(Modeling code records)
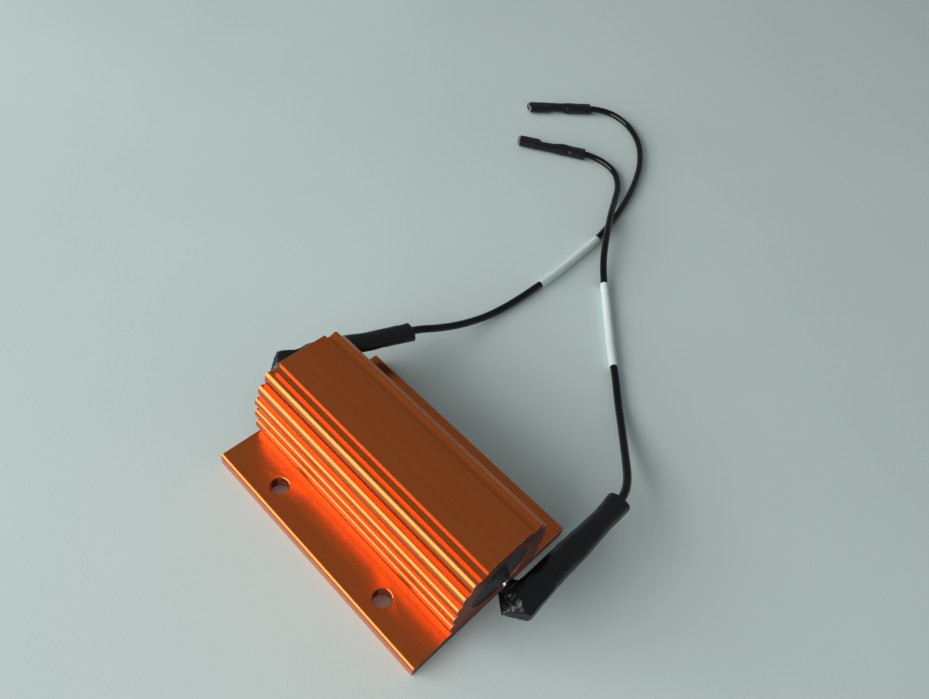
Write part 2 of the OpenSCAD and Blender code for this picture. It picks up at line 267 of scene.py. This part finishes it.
metalGrain = {
    "pitCells": 6000, "stainDepth": 0.00005, "pitDepth": 0.00001, "smoothest": 0.8, "roughest": 1.3,
}
plasticGrain = {"cloudDepth": 0.0001, "fineDepth": 0.00002, "fineCells": 6, "fineBump": 0.5}


def makeMetal(name, light, dark, roughness, spot, bump):
    # plain metal with slow stains and fine pits; spot is the stain size in mm
    material, tree, shader = newMaterial(name)
    coords = addNode(tree, "ShaderNodeTexCoord")
    stains = stretchedNoise(tree, coords, (1000 / spot,) * 3, 4, 0.6)
    pits = stretchedNoise(tree, coords, (metalGrain["pitCells"],) * 3, 2)
    colour = colourRamp(tree, stains, "Fac", [(0.35, dark), (0.6, light)])
    rough = spread(tree, stains, roughness * metalGrain["smoothest"], roughness * metalGrain["roughest"])
    tree.links.new(colour.outputs["Color"], shader.inputs["Base Color"])
    tree.links.new(rough.outputs["Result"], shader.inputs["Roughness"])
    addBump(tree, shader, [(stains, "Fac", bump, metalGrain["stainDepth"]),
                           (pits, "Fac", bump, metalGrain["pitDepth"])])
    setShader(shader, Metallic=1)
    return material


def makePlastic(name, light, dark, roughness, grain, bump, streaky=1.0, ior=1.5):
    # grain is the size of the surface's unevenness in mm; streaky stretches it along Y
    material, tree, shader = newMaterial(name)
    coords = addNode(tree, "ShaderNodeTexCoord")
    cell = 1000 / grain
    cloud = stretchedNoise(tree, coords, (cell, cell / streaky, cell), 5, 0.6)
    fine = stretchedNoise(tree, coords, (cell * plasticGrain["fineCells"],) * 3, 2)
    colour = colourRamp(tree, cloud, "Fac", [(0.35, dark), (0.68, light)])
    low, high = roughness
    rough = spread(tree, cloud, low, high)
    tree.links.new(colour.outputs["Color"], shader.inputs["Base Color"])
    tree.links.new(rough.outputs["Result"], shader.inputs["Roughness"])
    addBump(tree, shader, [(cloud, "Fac", bump, plasticGrain["cloudDepth"]),
                           (fine, "Fac", bump * plasticGrain["fineBump"], plasticGrain["fineDepth"])])
    setShader(shader, IOR=ior)
    return material


anodised = makeAnodised()
sawn = makeSawnEnd()
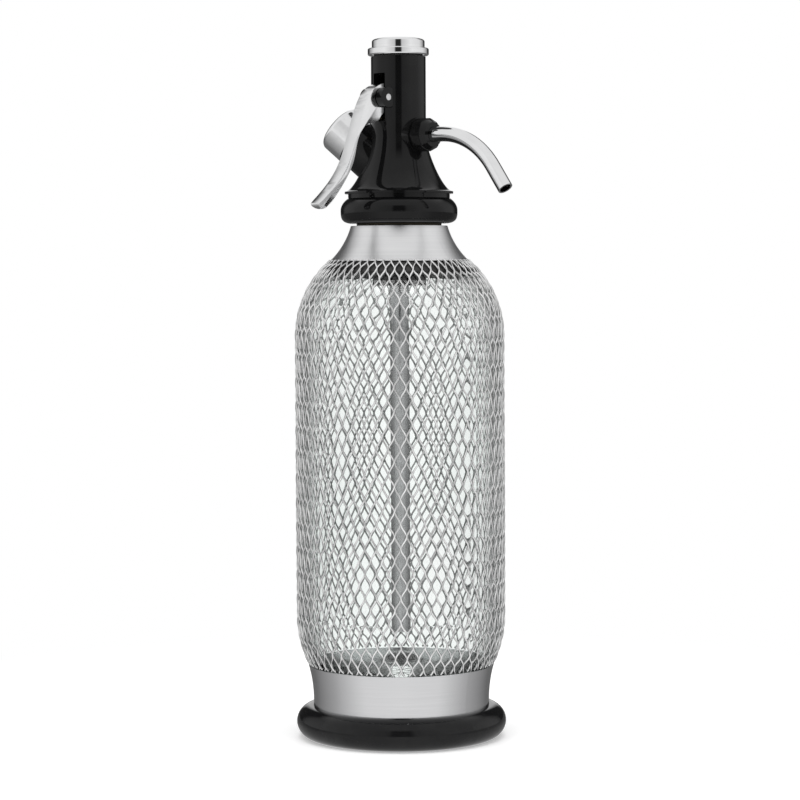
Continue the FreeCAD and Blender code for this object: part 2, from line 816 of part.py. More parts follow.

* [What you should do]:
Write the entire listing out again, word for word.

* [Full output]:
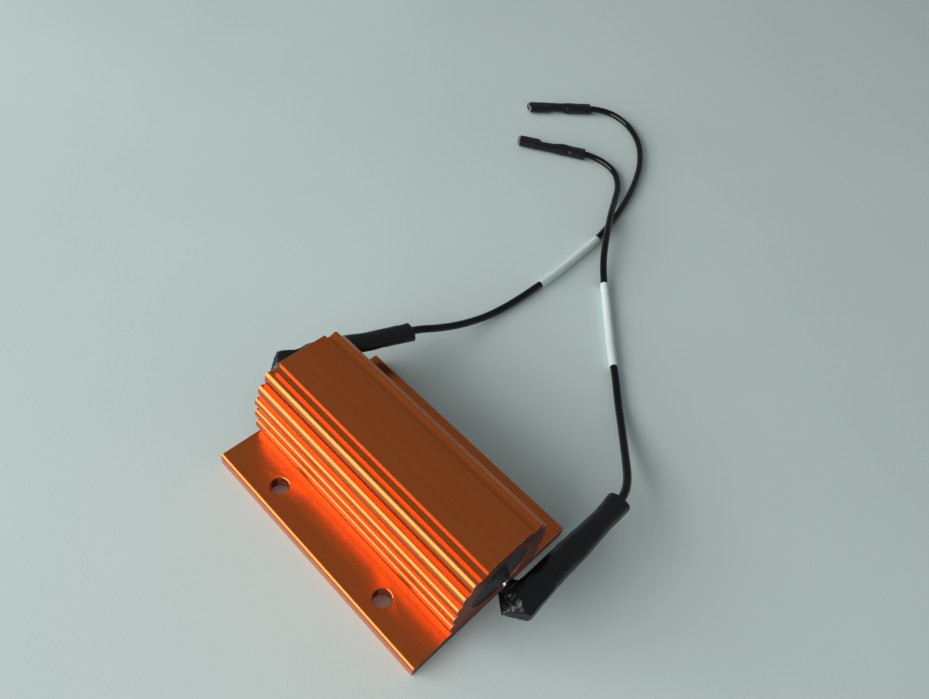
Write part 2 of the OpenSCAD and Blender code for this picture. It picks up at line 267 of scene.py. This part finishes it.
metalGrain = {
    "pitCells": 6000, "stainDepth": 0.00005, "pitDepth": 0.00001, "smoothest": 0.8, "roughest": 1.3,
}
plasticGrain = {"cloudDepth": 0.0001, "fineDepth": 0.00002, "fineCells": 6, "fineBump": 0.5}


def makeMetal(name, light, dark, roughness, spot, bump):
    # plain metal with slow stains and fine pits; spot is the stain size in mm
    material, tree, shader = newMaterial(name)
    coords = addNode(tree, "ShaderNodeTexCoord")
    stains = stretchedNoise(tree, coords, (1000 / spot,) * 3, 4, 0.6)
    pits = stretchedNoise(tree, coords, (metalGrain["pitCells"],) * 3, 2)
    colour = colourRamp(tree, stains, "Fac", [(0.35, dark), (0.6, light)])
    rough = spread(tree, stains, roughness * metalGrain["smoothest"], roughness * metalGrain["roughest"])
    tree.links.new(colour.outputs["Color"], shader.inputs["Base Color"])
    tree.links.new(rough.outputs["Result"], shader.inputs["Roughness"])
    addBump(tree, shader, [(stains, "Fac", bump, metalGrain["stainDepth"]),
                           (pits, "Fac", bump, metalGrain["pitDepth"])])
    setShader(shader, Metallic=1)
    return material


def makePlastic(name, light, dark, roughness, grain, bump, streaky=1.0, ior=1.5):
    # grain is the size of the surface's unevenness in mm; streaky stretches it along Y
    material, tree, shader = newMaterial(name)
    coords = addNode(tree, "ShaderNodeTexCoord")
    cell = 1000 / grain
    cloud = stretchedNoise(tree, coords, (cell, cell / streaky, cell), 5, 0.6)
    fine = stretchedNoise(tree, coords, (cell * plasticGrain["fineCells"],) * 3, 2)
    colour = colourRamp(tree, cloud, "Fac", [(0.35, dark), (0.68, light)])
    low, high = roughness
    rough = spread(tree, cloud, low, high)
    tree.links.new(colour.outputs["Color"], shader.inputs["Base Color"])
    tree.links.new(rough.outputs["Result"], shader.inputs["Roughness"])
    addBump(tree, shader, [(cloud, "Fac", bump, plasticGrain["cloudDepth"]),
                           (fine, "Fac", bump * plasticGrain["fineBump"], plasticGrain["fineDepth"])])
    setShader(shader, IOR=ior)
    return material


anodised = makeAnodised()
sawn = makeSawnEnd()
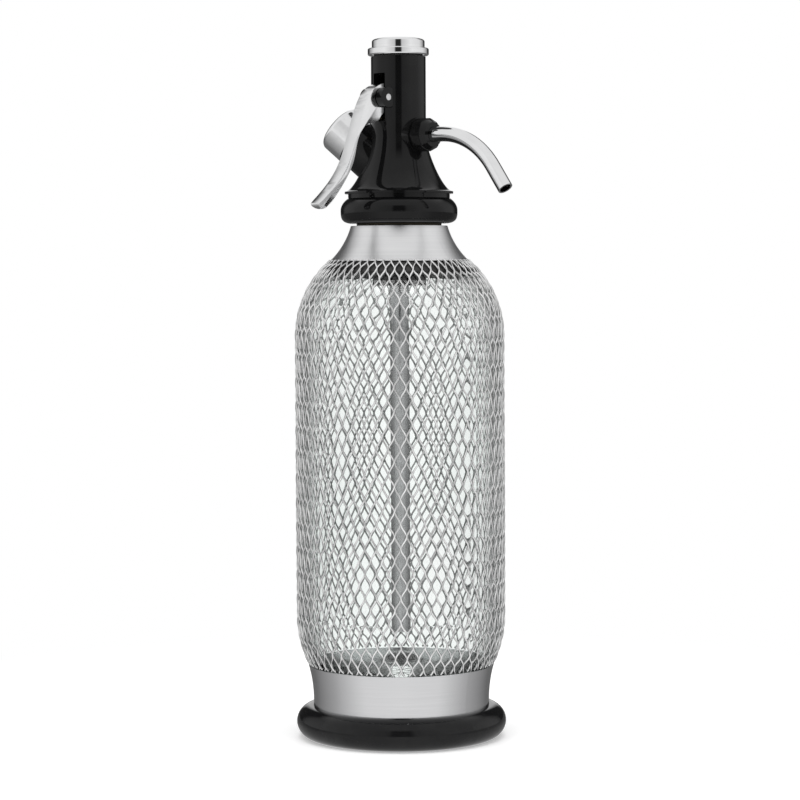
Continue the FreeCAD and Blender code for this object: part 2, from line 816 of part.py. More parts follow.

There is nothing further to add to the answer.